[START RECORD LIST]
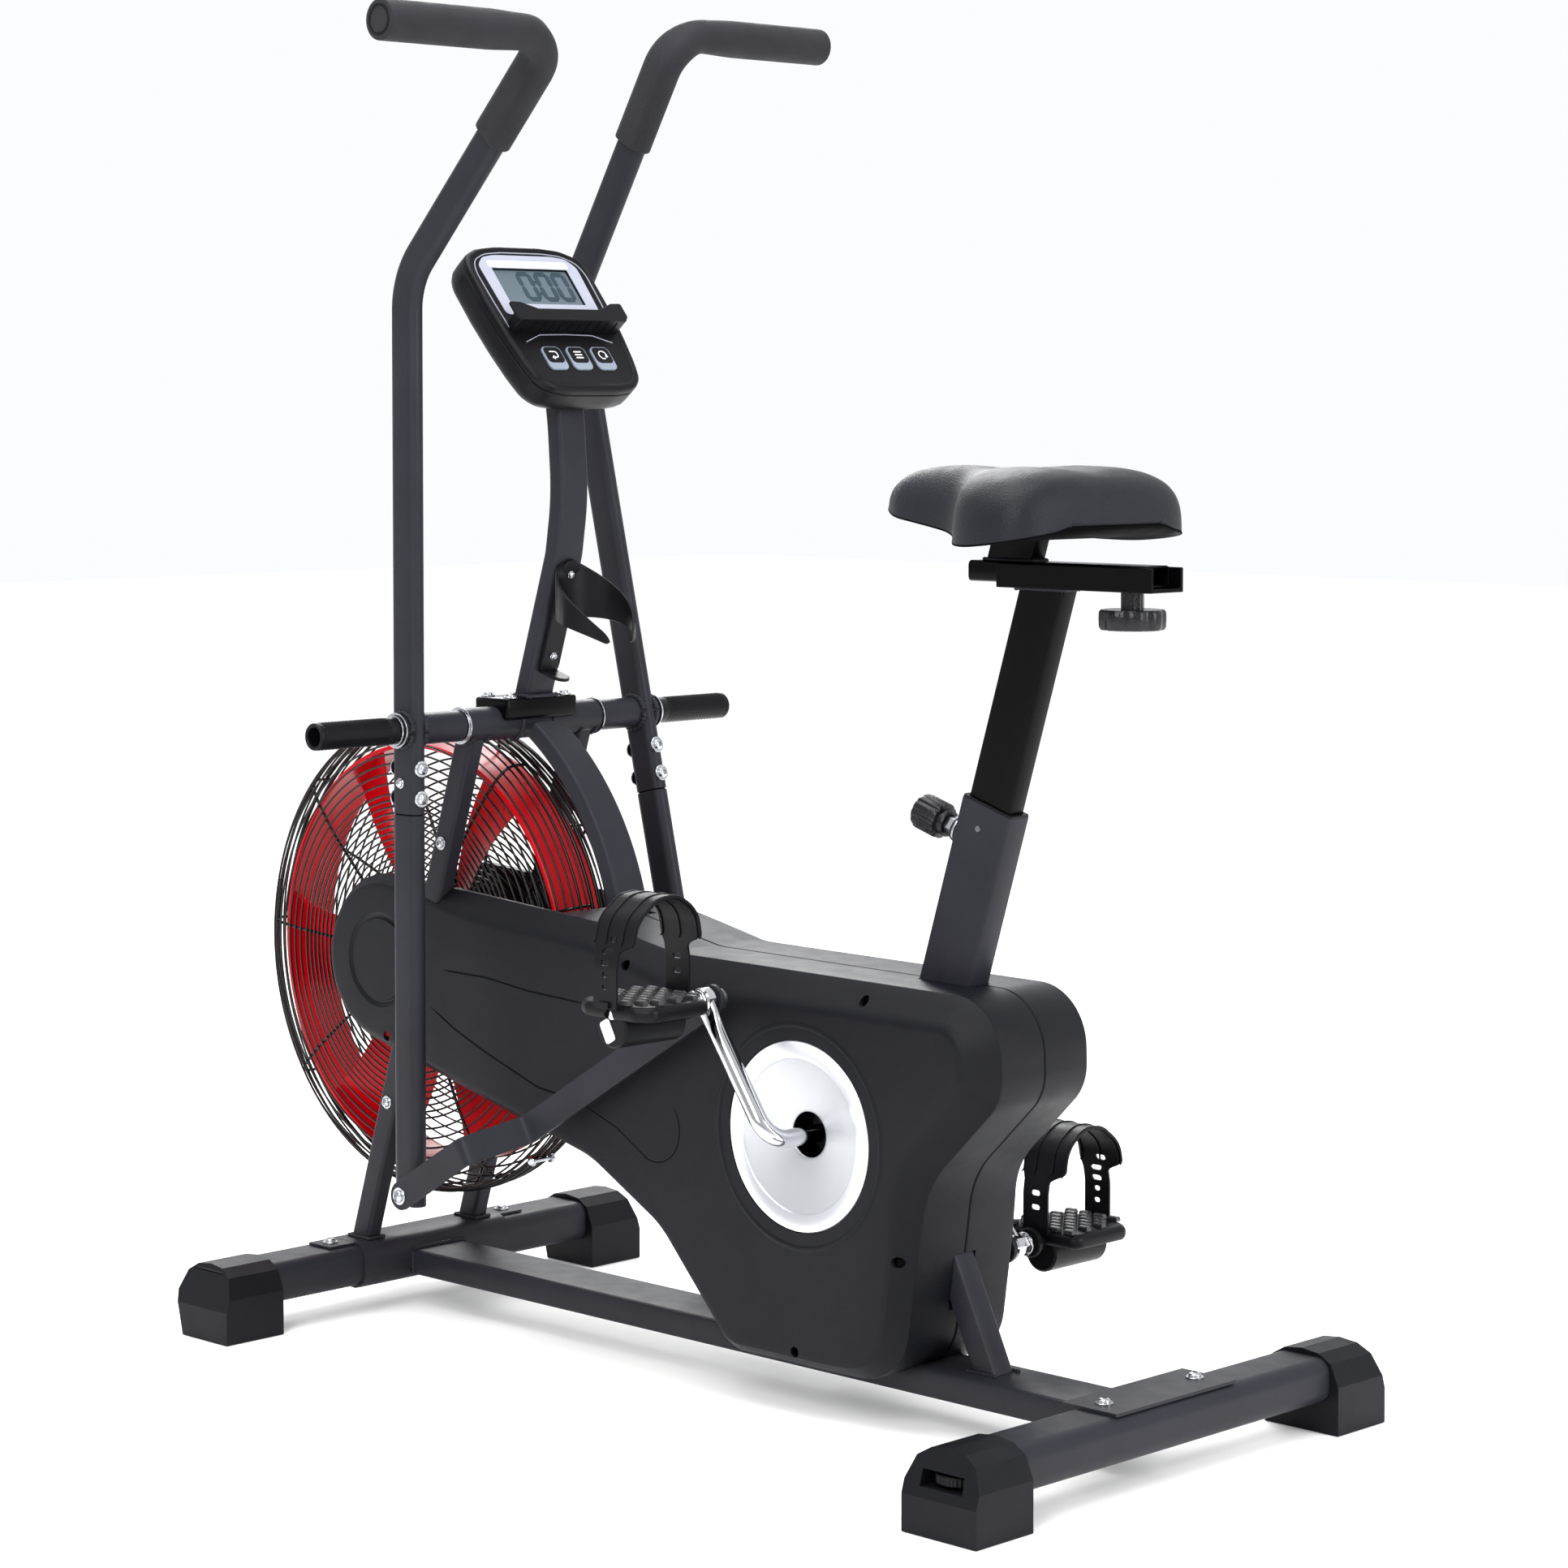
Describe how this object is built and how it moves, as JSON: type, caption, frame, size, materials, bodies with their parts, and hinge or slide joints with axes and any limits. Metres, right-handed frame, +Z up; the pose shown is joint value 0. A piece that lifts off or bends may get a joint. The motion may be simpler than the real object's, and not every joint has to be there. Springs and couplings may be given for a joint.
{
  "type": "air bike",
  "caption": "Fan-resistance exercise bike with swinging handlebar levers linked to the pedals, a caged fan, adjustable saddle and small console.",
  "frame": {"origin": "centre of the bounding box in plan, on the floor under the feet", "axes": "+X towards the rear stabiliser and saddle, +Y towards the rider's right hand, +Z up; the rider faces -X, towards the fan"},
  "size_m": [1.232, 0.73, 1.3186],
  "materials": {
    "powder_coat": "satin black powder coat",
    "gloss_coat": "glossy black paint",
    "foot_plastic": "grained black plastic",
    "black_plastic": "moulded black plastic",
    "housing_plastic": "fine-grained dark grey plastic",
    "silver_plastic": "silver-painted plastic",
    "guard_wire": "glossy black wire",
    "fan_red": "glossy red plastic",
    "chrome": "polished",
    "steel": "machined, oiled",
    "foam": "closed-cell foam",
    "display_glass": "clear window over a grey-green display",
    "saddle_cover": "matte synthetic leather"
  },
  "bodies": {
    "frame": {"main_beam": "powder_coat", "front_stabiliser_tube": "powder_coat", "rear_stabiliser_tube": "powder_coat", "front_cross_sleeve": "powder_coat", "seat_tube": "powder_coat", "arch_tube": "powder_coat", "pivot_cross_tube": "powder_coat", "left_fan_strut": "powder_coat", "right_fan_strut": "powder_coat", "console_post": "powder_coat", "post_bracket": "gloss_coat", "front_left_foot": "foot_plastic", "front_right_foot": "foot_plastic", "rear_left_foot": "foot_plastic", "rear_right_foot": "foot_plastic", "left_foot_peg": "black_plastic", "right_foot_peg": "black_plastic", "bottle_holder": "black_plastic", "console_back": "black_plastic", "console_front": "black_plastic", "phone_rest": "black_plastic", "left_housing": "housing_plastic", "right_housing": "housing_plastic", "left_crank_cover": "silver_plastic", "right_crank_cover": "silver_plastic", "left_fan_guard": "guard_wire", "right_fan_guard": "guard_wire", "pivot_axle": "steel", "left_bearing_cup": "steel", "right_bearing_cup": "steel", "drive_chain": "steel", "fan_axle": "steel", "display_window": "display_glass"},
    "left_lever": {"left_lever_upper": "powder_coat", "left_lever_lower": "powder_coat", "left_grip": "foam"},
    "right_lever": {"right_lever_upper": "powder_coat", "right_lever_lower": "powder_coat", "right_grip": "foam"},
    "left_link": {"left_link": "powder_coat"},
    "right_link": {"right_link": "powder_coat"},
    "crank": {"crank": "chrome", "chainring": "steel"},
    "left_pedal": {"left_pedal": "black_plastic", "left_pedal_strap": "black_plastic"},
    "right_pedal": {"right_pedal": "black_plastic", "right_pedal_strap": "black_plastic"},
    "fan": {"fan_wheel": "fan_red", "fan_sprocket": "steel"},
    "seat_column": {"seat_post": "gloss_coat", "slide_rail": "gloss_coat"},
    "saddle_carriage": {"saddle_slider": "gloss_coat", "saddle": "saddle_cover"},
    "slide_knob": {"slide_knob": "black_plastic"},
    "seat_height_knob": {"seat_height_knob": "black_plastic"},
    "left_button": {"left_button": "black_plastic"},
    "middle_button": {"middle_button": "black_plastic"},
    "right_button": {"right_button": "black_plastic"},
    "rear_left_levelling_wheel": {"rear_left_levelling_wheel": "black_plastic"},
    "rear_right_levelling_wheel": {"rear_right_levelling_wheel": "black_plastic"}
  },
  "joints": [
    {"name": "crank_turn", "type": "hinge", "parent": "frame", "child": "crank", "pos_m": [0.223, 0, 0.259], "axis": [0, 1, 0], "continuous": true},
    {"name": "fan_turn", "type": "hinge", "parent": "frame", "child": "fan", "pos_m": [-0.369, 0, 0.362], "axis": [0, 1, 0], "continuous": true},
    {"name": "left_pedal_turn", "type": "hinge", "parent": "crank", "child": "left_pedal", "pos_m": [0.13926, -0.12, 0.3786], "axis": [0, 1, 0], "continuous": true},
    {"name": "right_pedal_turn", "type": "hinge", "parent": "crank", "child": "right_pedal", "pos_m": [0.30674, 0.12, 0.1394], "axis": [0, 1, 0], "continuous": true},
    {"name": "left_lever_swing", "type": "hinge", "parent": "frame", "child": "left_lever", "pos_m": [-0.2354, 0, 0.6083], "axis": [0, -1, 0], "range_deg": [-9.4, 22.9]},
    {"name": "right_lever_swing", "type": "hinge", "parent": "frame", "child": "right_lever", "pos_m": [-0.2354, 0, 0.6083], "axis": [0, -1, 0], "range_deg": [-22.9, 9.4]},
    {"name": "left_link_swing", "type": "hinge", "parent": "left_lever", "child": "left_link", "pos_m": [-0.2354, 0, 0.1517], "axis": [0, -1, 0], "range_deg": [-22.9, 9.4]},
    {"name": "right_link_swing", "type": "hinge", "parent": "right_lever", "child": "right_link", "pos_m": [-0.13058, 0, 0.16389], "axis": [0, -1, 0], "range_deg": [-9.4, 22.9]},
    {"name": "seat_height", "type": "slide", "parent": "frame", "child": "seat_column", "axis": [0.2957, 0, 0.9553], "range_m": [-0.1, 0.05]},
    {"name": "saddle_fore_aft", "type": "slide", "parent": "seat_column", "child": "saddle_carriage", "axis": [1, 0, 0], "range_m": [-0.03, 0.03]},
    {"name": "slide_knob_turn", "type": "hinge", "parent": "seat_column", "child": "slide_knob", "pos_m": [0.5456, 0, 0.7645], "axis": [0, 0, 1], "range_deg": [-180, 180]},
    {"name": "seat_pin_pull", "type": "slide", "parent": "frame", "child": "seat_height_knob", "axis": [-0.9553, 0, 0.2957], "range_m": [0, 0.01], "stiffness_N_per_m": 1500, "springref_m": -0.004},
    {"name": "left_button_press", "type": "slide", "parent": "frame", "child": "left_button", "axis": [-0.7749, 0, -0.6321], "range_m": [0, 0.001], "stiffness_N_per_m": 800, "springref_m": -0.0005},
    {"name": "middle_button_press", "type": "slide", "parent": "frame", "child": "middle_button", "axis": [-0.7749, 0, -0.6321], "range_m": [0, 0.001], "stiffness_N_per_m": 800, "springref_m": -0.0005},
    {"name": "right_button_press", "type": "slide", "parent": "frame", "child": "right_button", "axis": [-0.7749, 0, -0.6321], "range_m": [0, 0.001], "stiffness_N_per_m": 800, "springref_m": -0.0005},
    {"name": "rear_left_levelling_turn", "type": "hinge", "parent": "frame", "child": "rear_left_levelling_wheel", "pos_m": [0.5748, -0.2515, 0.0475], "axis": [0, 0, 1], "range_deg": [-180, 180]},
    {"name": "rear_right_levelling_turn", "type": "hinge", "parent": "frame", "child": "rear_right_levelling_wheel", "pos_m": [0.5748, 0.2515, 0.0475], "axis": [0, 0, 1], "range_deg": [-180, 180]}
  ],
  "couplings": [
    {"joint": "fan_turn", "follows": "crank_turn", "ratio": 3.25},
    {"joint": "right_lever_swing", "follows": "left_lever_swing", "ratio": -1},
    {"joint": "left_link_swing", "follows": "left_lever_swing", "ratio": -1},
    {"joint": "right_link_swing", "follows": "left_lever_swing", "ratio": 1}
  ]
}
[END RECORD LIST]
[START RECORD LIST]
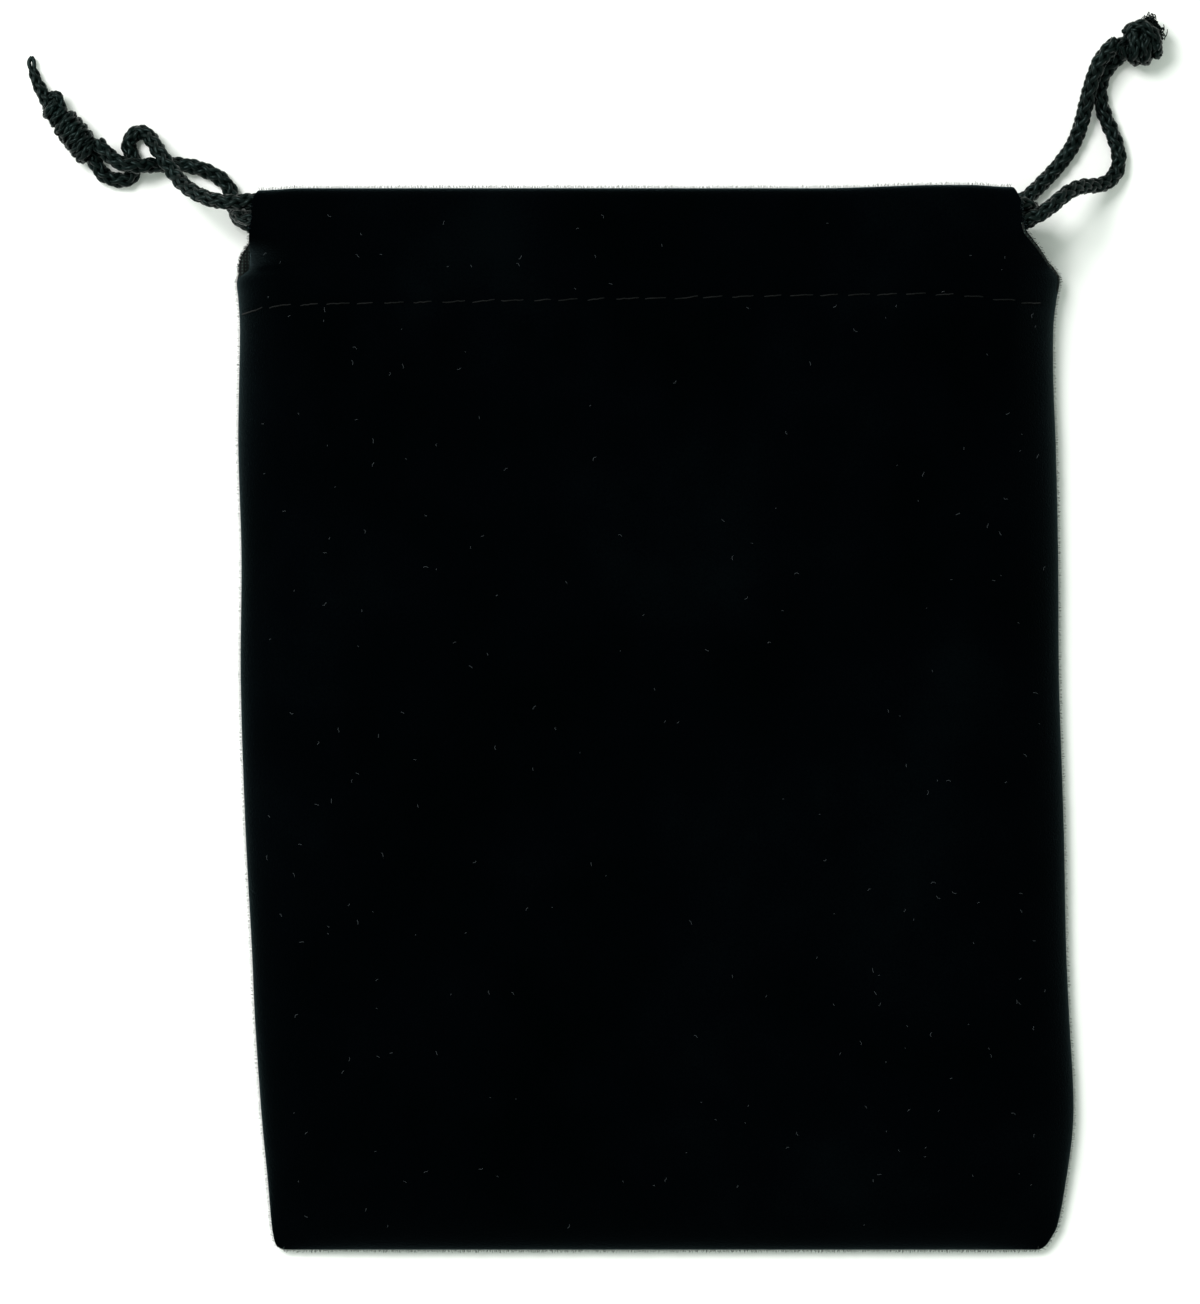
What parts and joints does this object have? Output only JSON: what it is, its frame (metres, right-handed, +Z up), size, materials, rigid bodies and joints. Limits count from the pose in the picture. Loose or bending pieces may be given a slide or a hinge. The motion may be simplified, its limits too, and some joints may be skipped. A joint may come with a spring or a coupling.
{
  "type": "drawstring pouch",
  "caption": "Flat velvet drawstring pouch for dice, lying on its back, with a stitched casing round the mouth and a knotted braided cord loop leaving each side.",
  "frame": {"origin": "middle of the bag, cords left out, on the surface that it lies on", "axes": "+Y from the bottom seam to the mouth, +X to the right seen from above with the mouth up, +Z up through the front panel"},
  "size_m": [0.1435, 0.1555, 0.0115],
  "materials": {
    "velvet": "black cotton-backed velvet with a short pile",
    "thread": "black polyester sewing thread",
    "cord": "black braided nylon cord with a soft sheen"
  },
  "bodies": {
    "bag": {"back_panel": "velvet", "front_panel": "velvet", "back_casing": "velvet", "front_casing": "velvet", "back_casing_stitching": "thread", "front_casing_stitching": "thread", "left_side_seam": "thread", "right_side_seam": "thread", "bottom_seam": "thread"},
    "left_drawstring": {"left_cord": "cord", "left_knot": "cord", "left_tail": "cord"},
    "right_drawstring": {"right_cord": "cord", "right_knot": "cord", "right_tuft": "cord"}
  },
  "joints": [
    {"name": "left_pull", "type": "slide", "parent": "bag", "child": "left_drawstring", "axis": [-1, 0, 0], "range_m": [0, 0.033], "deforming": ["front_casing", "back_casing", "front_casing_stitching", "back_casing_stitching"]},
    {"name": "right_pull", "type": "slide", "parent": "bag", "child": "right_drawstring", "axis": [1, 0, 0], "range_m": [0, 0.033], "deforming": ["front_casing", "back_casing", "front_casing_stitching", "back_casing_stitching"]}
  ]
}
[END RECORD LIST]
> **OBJECTIVE**: Show all lines from the listing above in which "axes" appears.

> **COMPLETE OUTPUT**:
Describe how this object is built and how it moves, as JSON: type, caption, frame, size, materials, bodies with their parts, and hinge or slide joints with axes and any limits. Metres, right-handed frame, +Z up; the pose shown is joint value 0. A piece that lifts off or bends may get a joint. The motion may be simpler than the real object's, and not every joint has to be there. Springs and couplings may be given for a joint.
  "frame": {"origin": "centre of the bounding box in plan, on the floor under the feet", "axes": "+X towards the rear stabiliser and saddle, +Y towards the rider's right hand, +Z up; the rider faces -X, towards the fan"},
  "frame": {"origin": "middle of the bag, cords left out, on the surface that it lies on", "axes": "+Y from the bottom seam to the mouth, +X to the right seen from above with the mouth up, +Z up through the front panel"},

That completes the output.